Optimize a cross-over turn using differential-geometry methods

Description

• Block Data 2D: We wish to connect two conductors in a connection-side end. The left and right conductor are not symmetric. This situation is encountered with cross-over turns between blocks.
• Block Data 3D: We provide start values for differential-geometry ends.
• Block Groups: We are interested in only one semi-arc per cable.
• Design Variables: For each block we use the following design variables. It is advisable to 'play' with the start values and use the 3D Preview to visualize the results in order to get a feeling of the design variables.
  • BOVERA ellipticity of the coil end
  • HORDER order of the hyper ellipse of the base-line (HORDER << 2: more triangular, HORDER >> 2: more rectangular)
  • TORS1-4 additional torsion applied in four points along the coil end to ease the conductor position. In between the four points a spline function is used.
  • The following design variables are applied to both semi-arcs alike:
  • BETA for the conductors to match they must have the same inclination angles at the apex.
  • CENTER this option allows to shift the angular position of the apex. For cross-over turns that need to bridge a large angular difference, this option can become important.
• Objectives: The following objectives must be controlled
  • NORMA the max normal curvature or easy-way bend of the cable
  • GEODE the max geodesic curvature or hard-way bend
  • GEOSTR the integrated square of the geodesic curvature along the cables in the block, which is proportional to the strain energy in the cable
  • EREG the so-called edge-of-regression violation. This value should always be zero, which can usually be obtained by playing with TORS1-2.

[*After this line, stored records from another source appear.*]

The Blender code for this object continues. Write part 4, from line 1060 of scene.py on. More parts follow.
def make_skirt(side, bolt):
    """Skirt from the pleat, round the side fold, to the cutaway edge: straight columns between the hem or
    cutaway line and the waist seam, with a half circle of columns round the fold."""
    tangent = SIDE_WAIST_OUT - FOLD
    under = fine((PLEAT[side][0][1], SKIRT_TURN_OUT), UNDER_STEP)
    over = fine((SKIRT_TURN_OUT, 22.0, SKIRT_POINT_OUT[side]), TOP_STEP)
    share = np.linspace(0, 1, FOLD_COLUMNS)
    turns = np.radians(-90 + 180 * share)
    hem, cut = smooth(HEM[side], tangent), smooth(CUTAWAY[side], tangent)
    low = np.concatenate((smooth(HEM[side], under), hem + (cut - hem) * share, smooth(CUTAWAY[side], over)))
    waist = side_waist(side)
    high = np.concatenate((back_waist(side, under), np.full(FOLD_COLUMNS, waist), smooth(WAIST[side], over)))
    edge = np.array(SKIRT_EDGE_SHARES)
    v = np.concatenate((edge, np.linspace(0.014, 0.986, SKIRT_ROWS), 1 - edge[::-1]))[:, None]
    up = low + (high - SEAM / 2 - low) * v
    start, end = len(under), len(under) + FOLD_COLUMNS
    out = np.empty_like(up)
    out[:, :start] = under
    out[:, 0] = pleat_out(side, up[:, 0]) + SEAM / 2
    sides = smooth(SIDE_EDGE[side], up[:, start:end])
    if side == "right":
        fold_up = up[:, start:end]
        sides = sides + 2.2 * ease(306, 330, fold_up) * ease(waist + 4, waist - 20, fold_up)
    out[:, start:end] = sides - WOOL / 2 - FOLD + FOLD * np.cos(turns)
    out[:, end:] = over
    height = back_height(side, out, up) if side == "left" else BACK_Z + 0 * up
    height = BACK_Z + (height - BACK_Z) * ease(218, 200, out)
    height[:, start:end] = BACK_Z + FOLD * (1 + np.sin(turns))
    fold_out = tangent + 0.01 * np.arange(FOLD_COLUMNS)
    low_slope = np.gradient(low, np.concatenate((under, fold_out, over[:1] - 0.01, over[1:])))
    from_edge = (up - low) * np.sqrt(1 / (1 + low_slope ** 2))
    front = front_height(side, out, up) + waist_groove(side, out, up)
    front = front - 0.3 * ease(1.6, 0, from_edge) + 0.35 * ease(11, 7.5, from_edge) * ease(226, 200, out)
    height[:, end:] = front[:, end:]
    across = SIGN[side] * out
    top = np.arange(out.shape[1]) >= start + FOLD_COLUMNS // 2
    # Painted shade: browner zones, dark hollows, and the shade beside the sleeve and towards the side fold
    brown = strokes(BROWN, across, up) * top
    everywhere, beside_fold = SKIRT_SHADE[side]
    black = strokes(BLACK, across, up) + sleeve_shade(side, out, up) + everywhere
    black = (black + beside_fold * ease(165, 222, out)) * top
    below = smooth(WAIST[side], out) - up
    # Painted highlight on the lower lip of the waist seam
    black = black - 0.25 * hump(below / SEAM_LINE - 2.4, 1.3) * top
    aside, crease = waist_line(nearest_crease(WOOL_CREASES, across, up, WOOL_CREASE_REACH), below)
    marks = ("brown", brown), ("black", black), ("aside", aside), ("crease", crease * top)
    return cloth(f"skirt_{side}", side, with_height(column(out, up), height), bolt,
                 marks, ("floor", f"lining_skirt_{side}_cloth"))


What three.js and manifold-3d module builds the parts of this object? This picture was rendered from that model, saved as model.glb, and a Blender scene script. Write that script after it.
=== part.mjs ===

The crucial part is to find the appropriate weights. We wish to controll the hard-way bend, most importantly the integrated square. However neglecting the control of normal curvature can lead to very rectangular coil ends. Rounder shapes can often be found with little cost on the side of hard-way bend by increasing the weight on the normal curvature. Sometimes an edge-of-regression violation can be eliminated manually after optimization by playing with TORS1 and TORS2 while controlling the other objectives.

More information on the theory can be found in

B. Auchmann and S. Russenschuck: Coil end design for superconducting magnets applying differential geometry methods. IEEE Transactions on Magnetics, 40(2):1208-1211, March 2003

For the optimization we use the cockpit view. The 'Optimization' option in the 'Main Options' must be selected. The cockpit is opened from the 'Run' menu.

The results of an optimization can be read into the data file from the 'Design Variables' widget. Click on the symbol in the top-right corner of the table and select 'Read in design set ...'. Select the .scan file with the same filename as the .data file. If you aborted the optimization, the .scan file is called 'roxie.scan'. Now you can load the last design set which should correspond to the best design.

Visualize the results in the 3D Preview.

Files

use_case_6.zip

• diffGeomBlockOptim.data
• roxie.bhdata
• roxie.cadata